I walked through wine country today. The grapes were being picked by hand, then transported by farm trucks to the local wineries. I walked by a field manager; he offered me a chug of wine from his leather wine pouch, and wished me “Buen Camino” as I thanked him and went on. I walked 30. 5 kilometers today.
I walked with Baringer, my young friend from Paris. He is fun, uplifting, and totally motivating: because of him, I felt inspired to keep on going, instead of stopping at Cacabels. He practices his English with me. He wants to hike the Appalachian Trail, and I can encourage him in this endeavor, since I was a solo through-hiker several years ago. Now that I moved on from Cacabels and persevered, I am glad. I walked like my life depended upon it. No food or water along this long stretch, but I walk on with tired feet and an aching back.

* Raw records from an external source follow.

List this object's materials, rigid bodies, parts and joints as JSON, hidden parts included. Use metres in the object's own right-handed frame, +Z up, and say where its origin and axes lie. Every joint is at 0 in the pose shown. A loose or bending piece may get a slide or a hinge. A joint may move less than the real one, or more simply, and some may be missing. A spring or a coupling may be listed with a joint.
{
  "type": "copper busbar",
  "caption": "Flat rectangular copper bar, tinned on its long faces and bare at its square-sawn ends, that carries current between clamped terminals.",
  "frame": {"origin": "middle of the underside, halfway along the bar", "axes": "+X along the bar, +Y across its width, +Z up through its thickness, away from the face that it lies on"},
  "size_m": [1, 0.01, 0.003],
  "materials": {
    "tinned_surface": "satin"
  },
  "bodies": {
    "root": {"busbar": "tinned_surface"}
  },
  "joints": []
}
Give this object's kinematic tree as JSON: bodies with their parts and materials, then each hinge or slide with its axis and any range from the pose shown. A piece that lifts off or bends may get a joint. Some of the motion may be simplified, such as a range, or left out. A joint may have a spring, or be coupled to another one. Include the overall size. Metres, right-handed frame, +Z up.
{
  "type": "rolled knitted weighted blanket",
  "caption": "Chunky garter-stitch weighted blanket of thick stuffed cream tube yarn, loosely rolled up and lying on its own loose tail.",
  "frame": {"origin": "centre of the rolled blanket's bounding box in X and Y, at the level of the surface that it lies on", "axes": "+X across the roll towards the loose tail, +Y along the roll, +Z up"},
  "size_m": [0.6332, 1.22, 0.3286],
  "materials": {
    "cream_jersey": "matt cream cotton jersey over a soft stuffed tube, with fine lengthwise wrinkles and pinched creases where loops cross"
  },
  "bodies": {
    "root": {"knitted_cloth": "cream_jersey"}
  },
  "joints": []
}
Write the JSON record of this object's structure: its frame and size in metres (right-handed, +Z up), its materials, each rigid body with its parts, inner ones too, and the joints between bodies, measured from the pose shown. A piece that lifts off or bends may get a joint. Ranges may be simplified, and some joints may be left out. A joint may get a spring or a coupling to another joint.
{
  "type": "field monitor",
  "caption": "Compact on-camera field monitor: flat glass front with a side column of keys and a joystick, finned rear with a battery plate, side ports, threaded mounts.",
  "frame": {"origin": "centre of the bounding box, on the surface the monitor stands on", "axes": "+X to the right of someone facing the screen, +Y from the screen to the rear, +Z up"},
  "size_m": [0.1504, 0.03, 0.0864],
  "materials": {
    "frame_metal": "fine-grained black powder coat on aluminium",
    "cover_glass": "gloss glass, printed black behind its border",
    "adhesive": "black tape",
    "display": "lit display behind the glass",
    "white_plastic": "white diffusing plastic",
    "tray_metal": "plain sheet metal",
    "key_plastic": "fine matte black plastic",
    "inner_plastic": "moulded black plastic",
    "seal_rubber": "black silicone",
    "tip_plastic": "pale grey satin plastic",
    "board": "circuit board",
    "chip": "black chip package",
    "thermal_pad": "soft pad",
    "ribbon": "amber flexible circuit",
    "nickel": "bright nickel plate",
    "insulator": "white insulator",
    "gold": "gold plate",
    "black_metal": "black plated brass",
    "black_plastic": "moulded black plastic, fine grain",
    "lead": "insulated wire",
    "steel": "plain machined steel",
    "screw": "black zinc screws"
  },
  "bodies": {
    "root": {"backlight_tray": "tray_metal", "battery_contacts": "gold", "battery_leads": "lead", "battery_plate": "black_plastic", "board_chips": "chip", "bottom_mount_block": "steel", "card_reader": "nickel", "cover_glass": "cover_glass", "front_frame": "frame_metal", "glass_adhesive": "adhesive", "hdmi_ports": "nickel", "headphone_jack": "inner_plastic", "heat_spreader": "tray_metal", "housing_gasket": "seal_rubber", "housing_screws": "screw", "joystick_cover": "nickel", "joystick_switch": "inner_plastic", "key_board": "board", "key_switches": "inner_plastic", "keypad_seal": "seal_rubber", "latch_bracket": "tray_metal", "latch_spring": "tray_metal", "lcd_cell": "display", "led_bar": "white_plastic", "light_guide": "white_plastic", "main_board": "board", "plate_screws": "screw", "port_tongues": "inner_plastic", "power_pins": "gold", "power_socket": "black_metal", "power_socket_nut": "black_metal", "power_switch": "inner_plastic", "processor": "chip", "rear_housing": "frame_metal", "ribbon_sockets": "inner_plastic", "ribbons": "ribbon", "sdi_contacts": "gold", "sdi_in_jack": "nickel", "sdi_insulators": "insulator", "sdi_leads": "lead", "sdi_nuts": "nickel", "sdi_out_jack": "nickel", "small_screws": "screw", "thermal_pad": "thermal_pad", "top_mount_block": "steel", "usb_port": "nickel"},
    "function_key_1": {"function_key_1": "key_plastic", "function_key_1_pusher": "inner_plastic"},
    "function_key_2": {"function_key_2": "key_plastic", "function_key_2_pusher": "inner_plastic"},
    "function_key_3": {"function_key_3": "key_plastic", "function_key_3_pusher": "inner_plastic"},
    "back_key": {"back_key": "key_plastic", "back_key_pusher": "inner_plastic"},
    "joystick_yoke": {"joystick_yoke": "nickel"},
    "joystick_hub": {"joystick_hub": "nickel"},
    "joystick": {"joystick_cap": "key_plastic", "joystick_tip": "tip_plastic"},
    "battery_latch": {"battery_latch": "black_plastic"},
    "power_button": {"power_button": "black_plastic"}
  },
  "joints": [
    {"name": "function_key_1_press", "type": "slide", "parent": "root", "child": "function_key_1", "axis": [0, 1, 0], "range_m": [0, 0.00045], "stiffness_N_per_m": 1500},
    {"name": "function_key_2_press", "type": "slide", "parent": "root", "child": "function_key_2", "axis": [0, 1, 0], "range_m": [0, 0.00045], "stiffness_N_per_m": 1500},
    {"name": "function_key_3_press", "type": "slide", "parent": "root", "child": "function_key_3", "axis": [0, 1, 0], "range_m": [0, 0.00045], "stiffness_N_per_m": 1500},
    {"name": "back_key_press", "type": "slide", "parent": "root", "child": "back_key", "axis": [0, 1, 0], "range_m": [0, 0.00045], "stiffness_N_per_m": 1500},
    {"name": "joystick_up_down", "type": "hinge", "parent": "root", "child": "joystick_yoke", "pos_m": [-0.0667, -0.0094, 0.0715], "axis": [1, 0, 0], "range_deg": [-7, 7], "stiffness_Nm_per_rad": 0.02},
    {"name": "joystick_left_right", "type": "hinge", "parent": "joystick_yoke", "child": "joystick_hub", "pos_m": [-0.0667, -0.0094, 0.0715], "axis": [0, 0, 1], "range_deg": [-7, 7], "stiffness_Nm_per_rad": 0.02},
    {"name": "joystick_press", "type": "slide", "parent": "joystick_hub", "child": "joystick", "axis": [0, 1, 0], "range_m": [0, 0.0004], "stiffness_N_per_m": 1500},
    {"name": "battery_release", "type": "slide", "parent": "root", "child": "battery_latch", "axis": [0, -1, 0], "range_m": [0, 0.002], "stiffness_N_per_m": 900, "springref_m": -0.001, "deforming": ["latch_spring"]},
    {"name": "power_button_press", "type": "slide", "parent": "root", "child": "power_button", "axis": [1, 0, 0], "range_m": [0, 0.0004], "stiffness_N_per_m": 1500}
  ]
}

I passed a mother and son from Sydney, Australia, and they were walking at a fast pace. I cheered them on. Sometimes we are so into our thoughts that we have little to say; later, we catch up in the albergue or at a cafe. We had first met way back in the Pyrenees Mountains. I passed two other pilgrim friends: the Philipino woman and the younger Japanese woman. They were tired like the rest of us, but supportive. They greeted me with hugs and we all cheered each other onward. We all were on a mission to find a place to stay.
But in Villafranca del Bierzo, the first albergue, there were several people standing outside, and they said this was not a good place to stay. I walked on at a good clip, and the next albergue was full too. This was not a good feeling. By now I was in the middle of Villafranca, and I met up with Jorgen (my friend from Denmark) and Greg (a Korean from Texas), and the three of us set out to find the next albergue. The Philippino woman and the Japanese woman I had met earlier were also hunting with us for a place. I had passed the mother and son from Sydney, Australia, and I knew they were going to be here soon, too.
As tired as we all were, we hurried through the main street of the old town, up hills, across a bridge, and even up public stairs, as you can see in my photo at the top of this blog post. We stopped at several small hostels and hotels that were full. We kept hurrying until we came to Albergue Leo on the far end of town. It reminded me of “The Amazing Race” television show, hurrying to win, but for us, it was hurrying for a place to stay.
This was the first time I was really concerned that we might not have a place to stay. There was a line; I was hot and could hardly stand still until it was my turn, but finally I sat down, in the only chair in front of the desk, and signed in. I was so relieved not to be turned away! Now I could finally relax.
Jorgen, Greg, and I shared a room. Later, one younger man joined us. Greg was too tired to go out for dinner, but Jorgen was so happy to have a place to stay that he joined me for dinner. He said this was the best meal he had had at a restaurant since he started in St. Jean Pied de Port. As I get closer to Santiago, more people are on the last 100 kilometers, and now finding a place to stay is a serious concern.